A few words – an accurate description of exactly what you mean, such as ‘I bequeath the balance of my cheque account at the date of my death to my daughter Jane’ – can have a major effect on the implementation of your will.
Distributing your assets equally among heirs
It is not a good idea to distribute everything equally if you have more than one heir – except if your entire estate consists of cash. For instance, transferring ownership of a house to your spouse and all your children may cause practical problems, as they all have a right to live in the house. Furthermore, by bequeathing a property to a specific exempts them from transfer duty which may provide a substantial saving. Transferring ownership of a car to four people is not practical either. One of the heirs will have to buy the car if he or she wants to keep it, and what if all of them want to buy the car?

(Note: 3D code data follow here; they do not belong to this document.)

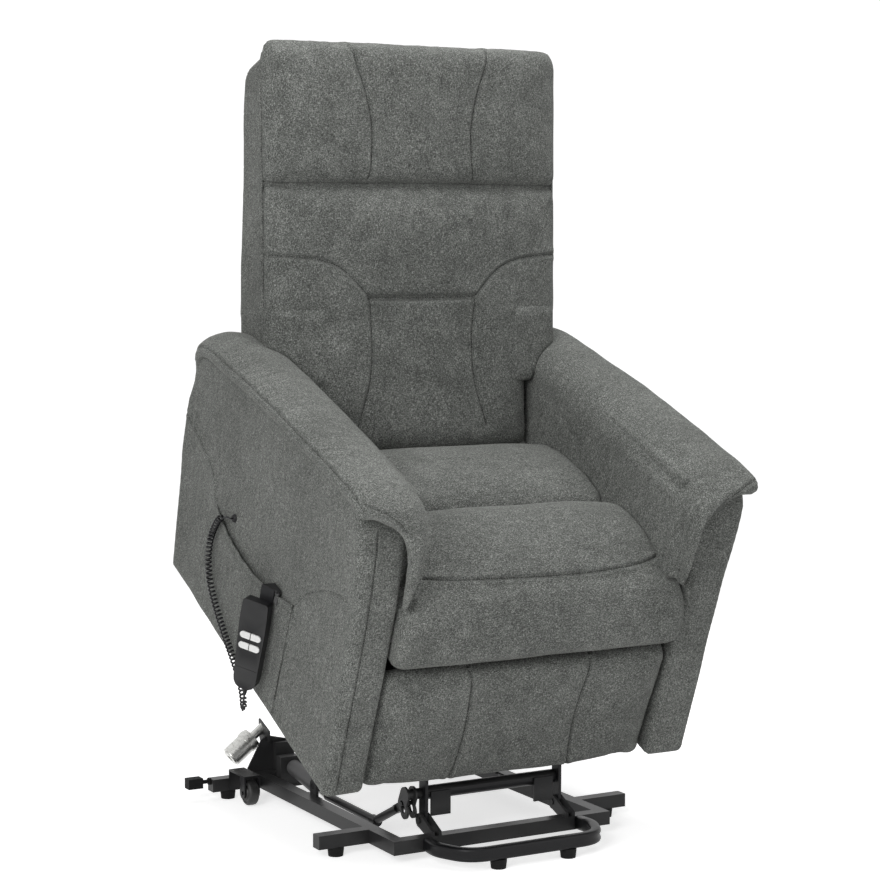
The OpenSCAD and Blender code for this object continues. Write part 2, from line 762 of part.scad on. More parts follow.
// Lower front of the seat, wider than the space between the arms
apron_low = 234;
module front_apron() {
    P = [[56, apron_low + 4, 8], [18, apron_low, 14], [-9, apron_low + 22, 18],
        [-6, 300, 30], [16, 338, 40], [50, 363, 16], [64, 355, 6], [70, 300, 10]];
    color(FABRIC) on_chair()
        skin([for (t = across) side_ring(P, front_half - 1, t, apron_low, 0.05, 0.1)]);
}

// ---- Back ----------------------------------------------------------------
back_root = [598.8, 400];
module on_back() {
    on_chair() translate([0, back_root[0], back_root[1]]) rotate([-back_lean, 0, 0]) children();
}
function back_uw(s, y) = [back_root[0] + s * sin(back_lean) + y * cos(back_lean),
    back_root[1] + s * cos(back_lean) - y * sin(back_lean)];

back_narrow = arm_inner - 8;
shell_low_t = 125;
shell_top_t = 73;
// The wide part of the back ends on a circle round the pivot and so passes
// over the arms while the back reclines
wing_r = 345;
function shell_t(s) = shell_low_t + (shell_top_t - shell_low_t) * s / back_len;

module shell_outline() {
    rear_s = back_len - 50;
    polygon(soften([
        concat(back_uw(-20, 1), [2]),
        concat(back_uw(-20, shell_t(-20)), [12]),
        concat(back_uw(rear_s, shell_t(rear_s)), [26]),
        concat(back_uw(back_len - 8, 1), [4])], 4));
}

module back_shell() {
    color(FABRIC) on_chair() {
        side_slab(-back_narrow, 2 * back_narrow) shell_outline();
        side_slab(-back_half, 2 * back_half) difference() {
            shell_outline();
            translate(back_pivot) circle(wing_r, $fn = 96);
        }
    }
}

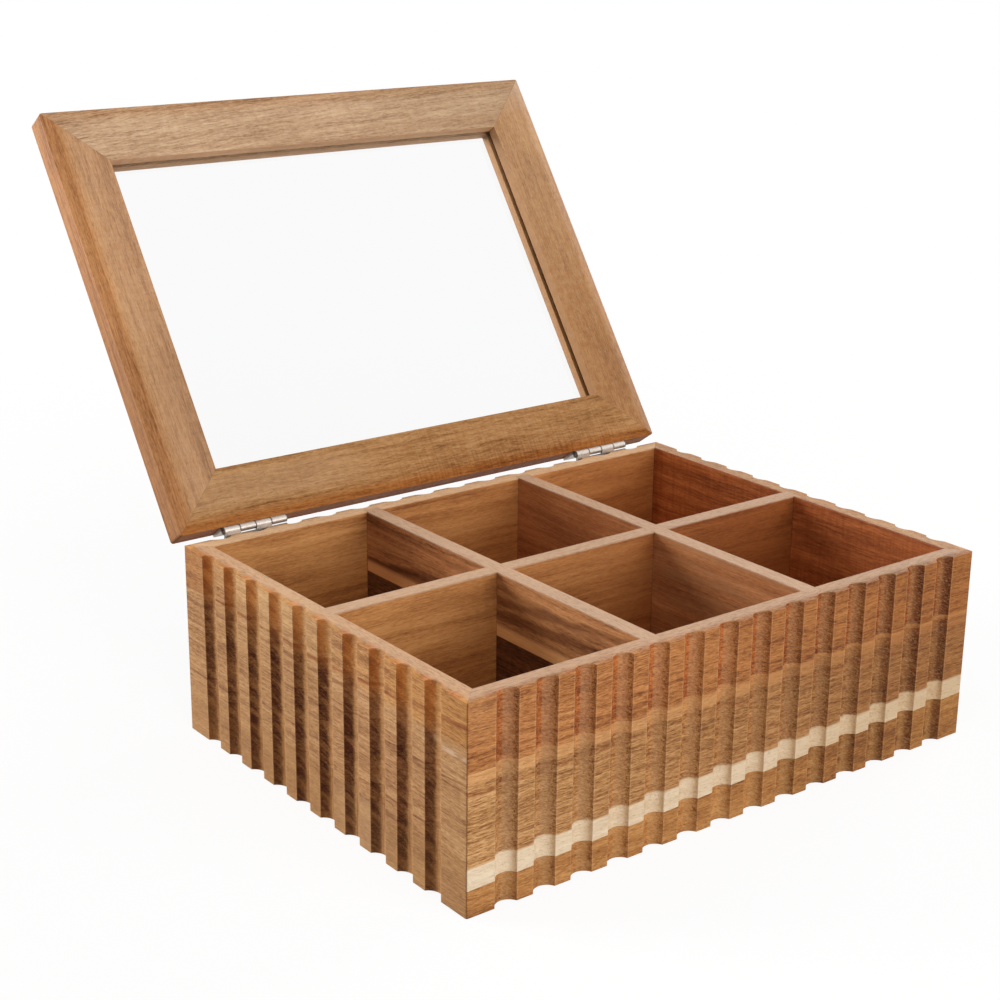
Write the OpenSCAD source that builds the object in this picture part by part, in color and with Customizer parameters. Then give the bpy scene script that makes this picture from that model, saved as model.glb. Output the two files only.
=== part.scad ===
// Tea bag organizer box: a fluted hardwood box with six compartments and a
// hinged, framed glass lid.
//
// Frame: the origin is the centre of the underside, +Z is up, +X runs along
// the long side and +Y points to the hinged back. The lid is drawn standing
// open, leaning back on its hinges.

/* [Box] */
// Outside width of the box, along the hinges
box_w = 240; // [200:1:320]
// Outside depth of the box, from front to back
box_d = 181; // [150:1:240]
// Height of the walls, from the underside to the rim
box_h = 76; // [62:1:120]
// Thickness of the four walls
wall_t = 7.8; // [7:0.1:12]
// Rounding of the upright outside corners
box_corner_r = 0.8; // [0.3:0.1:1.5]
// Width of the eased band along the outside of the rim
rim_ease_w = 3.5; // [2:0.1:4]
// How far the eased band falls at its outer arris
rim_ease_drop = 0.5; // [0.2:0.1:0.9]

/* [Flutes] */
// Spacing of the upright grooves
flute_pitch = 16; // [14:0.5:20]
// Radius of the groove's round section
flute_r = 5; // [4.5:0.1:5.5]
// Depth of a groove below the face
flute_depth = 3; // [1.5:0.1:3]
// Least plain width kept beside each corner
flute_margin = 9; // [7:0.5:12]

/* [Glued staves] */
// Height of the upper glue line of the front wall
front_upper_line = 51; // [40:0.5:55]
// Height of the lower glue line of the front wall at its left end
front_lower_line_left = 9.8; // [8:0.1:30]
// Height of the lower glue line of the front wall at its right end
front_lower_line_right = 17.3; // [8:0.1:30]
// Height of the left wall's glue line at the back
left_line_back = 22; // [12:0.5:50]
// Height of the left wall's glue line at the front
left_line_front = 18; // [12:0.5:50]
// Height of the right wall's glue line
right_line = 26; // [12:0.5:50]
// Height of the back wall's glue line
back_line = 34; // [12:0.5:50]
// Height of the glue line in the left cross divider
divider_line = 51; // [48:0.5:56]

/* [Dividers and floor] */
// Thickness of the dividers
divider_t = 6.5; // [4:0.1:8]
// Depth of the slots that hold the divider ends in the walls
slot_depth = 2.5; // [1:0.1:3]
// Thickness of the floor panel
floor_t = 5; // [3:0.1:6]
// Width of the rebate round the underside that holds the floor panel
rebate_w = 2.5; // [1.5:0.1:3]

/* [Lid] */
// Thickness of the lid frame
lid_t = 11; // [10:0.1:16]
// Width of the frame members
lid_frame_w = 23.3; // [18:0.1:35]
// Space between the rim and the lid when it is closed
lid_gap = 0.25; // [0.1:0.05:0.6]
// Width of the eased band along the outside of the lid, on both faces
lid_ease_w = 5.2; // [3:0.1:7]
// How far that band falls at its outer arris
lid_ease_drop = 0.7; // [0.3:0.1:1]
// Rounding of the lid's four corners
lid_corner_r = 1.2; // [0.5:0.1:3]
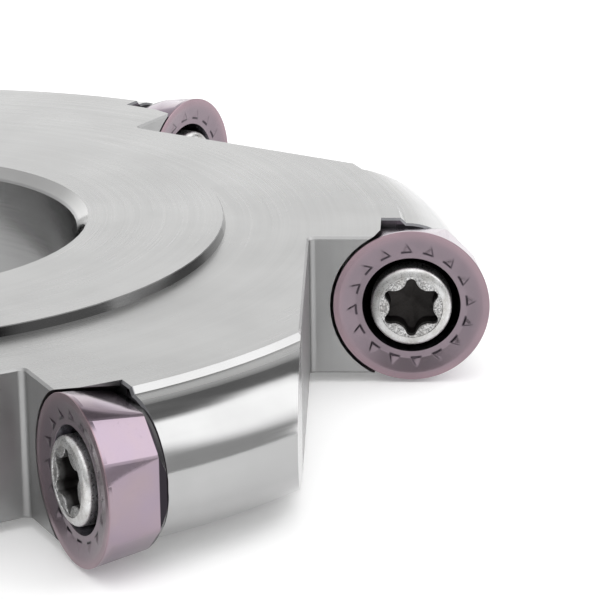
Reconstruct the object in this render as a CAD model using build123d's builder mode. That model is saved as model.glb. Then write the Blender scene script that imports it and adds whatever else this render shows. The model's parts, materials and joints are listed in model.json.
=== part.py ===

Involving beneficiaries in the drafting of your will
If any of your heirs signed as a witness or helped draft your will, they could be disqualified from receiving their inheritance if the other heirs were to challenge the will. Although a disqualified heir is entitled to approach the court to resolve this, it can be a lengthy and expensive process.
Not executing your will properly
It is very important that you initial every page and where changes are made, that any change be initialled. A will found with inconsistencies will be referred for a court ruling as to its validity.
Not using an attorney to assist with your will
The only way to be completely sure that your will is valid and ticks all the boxes, is to consult an attorney who specialises in estates. An attorney will be able to advise you on any pitfalls and ensure that your will is signed correctly.
Not choosing the correct executor
Executors and the choosing of them are a contentious issue. If you do decide to go the route of a family member, choose carefully! This responsibility should fall to someone who is able to step into your shoes and who has good administration skills.
A great article on choosing an executor was written by Eric Jordaan, which you can read here: What to consider when choosing an executor – Moneyweb
On the practical side
Make a file
You do not want your loved ones to start scrambling for information, not knowing what you own and who you owe money to. Keep a copy of your will in a file or folder along with other documents that will make it easier for the people you leave behind.
This could include:
- passwords, e-mail addresses and bank account numbers;
- a list of your accounts and debit orders as all these need to be wrapped up, contracts need to be terminated and debts must be calculated;
- a list of your investments;
- a list of your assets;
- contact details of the executor dealing with your will; and
- a letter of instruction, which explains to your heirs why you bequeathed certain items to certain people or how you wish them to use their inheritance. (Note: this isn’t a binding legal document, but it explains why you put something in your will.)
Make sure that you store all documents in a safe place like a bank or a secure safe at your house.